• [Stated problem]: Would you copy out the whole listing exactly as given?

• [Information supplied]:
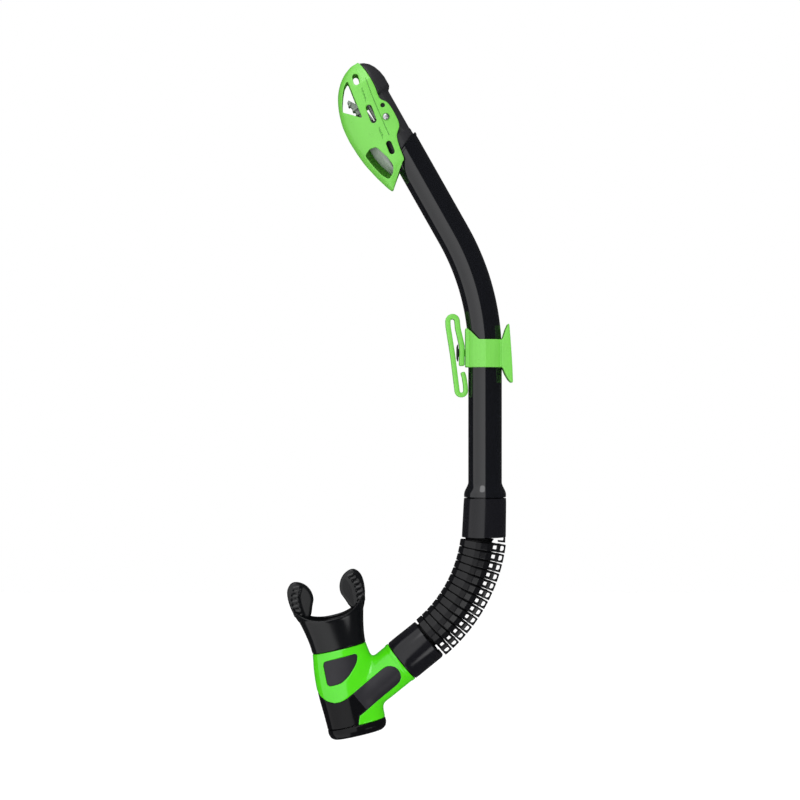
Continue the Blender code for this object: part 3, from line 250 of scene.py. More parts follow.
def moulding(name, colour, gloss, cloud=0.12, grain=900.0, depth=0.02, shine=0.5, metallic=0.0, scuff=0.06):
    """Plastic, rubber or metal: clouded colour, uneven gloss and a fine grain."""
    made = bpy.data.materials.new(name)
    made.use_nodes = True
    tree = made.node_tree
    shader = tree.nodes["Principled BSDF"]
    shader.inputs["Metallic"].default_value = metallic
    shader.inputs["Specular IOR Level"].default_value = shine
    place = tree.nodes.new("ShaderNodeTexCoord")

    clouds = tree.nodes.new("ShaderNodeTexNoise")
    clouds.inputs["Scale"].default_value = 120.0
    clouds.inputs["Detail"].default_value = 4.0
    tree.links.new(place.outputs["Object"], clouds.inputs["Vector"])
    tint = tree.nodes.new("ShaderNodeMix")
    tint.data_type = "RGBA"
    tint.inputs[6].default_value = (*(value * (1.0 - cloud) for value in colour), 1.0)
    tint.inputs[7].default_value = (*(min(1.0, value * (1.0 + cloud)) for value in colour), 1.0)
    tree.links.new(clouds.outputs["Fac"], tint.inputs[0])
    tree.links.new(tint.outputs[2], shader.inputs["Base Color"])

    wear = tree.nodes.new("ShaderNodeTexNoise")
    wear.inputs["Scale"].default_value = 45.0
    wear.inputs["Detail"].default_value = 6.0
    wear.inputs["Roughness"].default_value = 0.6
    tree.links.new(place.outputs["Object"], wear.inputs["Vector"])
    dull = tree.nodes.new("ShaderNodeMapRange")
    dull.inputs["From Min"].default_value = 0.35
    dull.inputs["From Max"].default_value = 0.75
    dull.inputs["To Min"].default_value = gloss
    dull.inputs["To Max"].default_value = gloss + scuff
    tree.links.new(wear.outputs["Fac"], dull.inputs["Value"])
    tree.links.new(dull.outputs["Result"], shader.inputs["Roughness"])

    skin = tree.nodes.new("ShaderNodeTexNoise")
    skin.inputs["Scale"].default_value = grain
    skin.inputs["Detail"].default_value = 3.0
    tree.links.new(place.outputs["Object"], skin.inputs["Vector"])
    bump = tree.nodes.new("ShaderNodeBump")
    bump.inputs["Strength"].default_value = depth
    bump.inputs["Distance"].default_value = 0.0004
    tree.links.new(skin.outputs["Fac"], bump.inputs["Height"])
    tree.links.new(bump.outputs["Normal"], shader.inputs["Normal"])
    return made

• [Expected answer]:
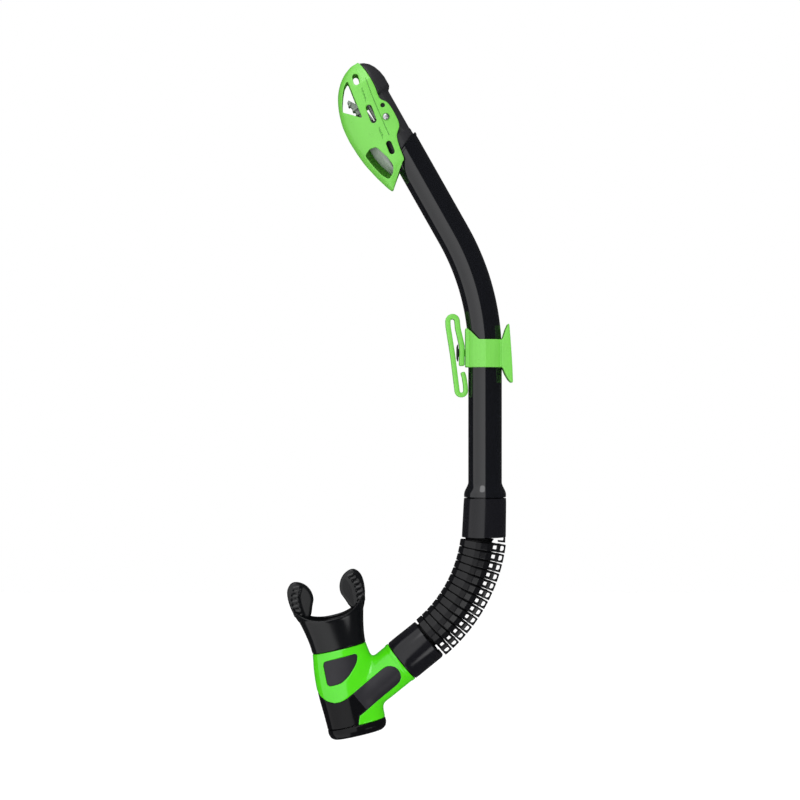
Continue the Blender code for this object: part 3, from line 250 of scene.py. More parts follow.
def moulding(name, colour, gloss, cloud=0.12, grain=900.0, depth=0.02, shine=0.5, metallic=0.0, scuff=0.06):
    """Plastic, rubber or metal: clouded colour, uneven gloss and a fine grain."""
    made = bpy.data.materials.new(name)
    made.use_nodes = True
    tree = made.node_tree
    shader = tree.nodes["Principled BSDF"]
    shader.inputs["Metallic"].default_value = metallic
    shader.inputs["Specular IOR Level"].default_value = shine
    place = tree.nodes.new("ShaderNodeTexCoord")

    clouds = tree.nodes.new("ShaderNodeTexNoise")
    clouds.inputs["Scale"].default_value = 120.0
    clouds.inputs["Detail"].default_value = 4.0
    tree.links.new(place.outputs["Object"], clouds.inputs["Vector"])
    tint = tree.nodes.new("ShaderNodeMix")
    tint.data_type = "RGBA"
    tint.inputs[6].default_value = (*(value * (1.0 - cloud) for value in colour), 1.0)
    tint.inputs[7].default_value = (*(min(1.0, value * (1.0 + cloud)) for value in colour), 1.0)
    tree.links.new(clouds.outputs["Fac"], tint.inputs[0])
    tree.links.new(tint.outputs[2], shader.inputs["Base Color"])

    wear = tree.nodes.new("ShaderNodeTexNoise")
    wear.inputs["Scale"].default_value = 45.0
    wear.inputs["Detail"].default_value = 6.0
    wear.inputs["Roughness"].default_value = 0.6
    tree.links.new(place.outputs["Object"], wear.inputs["Vector"])
    dull = tree.nodes.new("ShaderNodeMapRange")
    dull.inputs["From Min"].default_value = 0.35
    dull.inputs["From Max"].default_value = 0.75
    dull.inputs["To Min"].default_value = gloss
    dull.inputs["To Max"].default_value = gloss + scuff
    tree.links.new(wear.outputs["Fac"], dull.inputs["Value"])
    tree.links.new(dull.outputs["Result"], shader.inputs["Roughness"])

    skin = tree.nodes.new("ShaderNodeTexNoise")
    skin.inputs["Scale"].default_value = grain
    skin.inputs["Detail"].default_value = 3.0
    tree.links.new(place.outputs["Object"], skin.inputs["Vector"])
    bump = tree.nodes.new("ShaderNodeBump")
    bump.inputs["Strength"].default_value = depth
    bump.inputs["Distance"].default_value = 0.0004
    tree.links.new(skin.outputs["Fac"], bump.inputs["Height"])
    tree.links.new(bump.outputs["Normal"], shader.inputs["Normal"])
    return made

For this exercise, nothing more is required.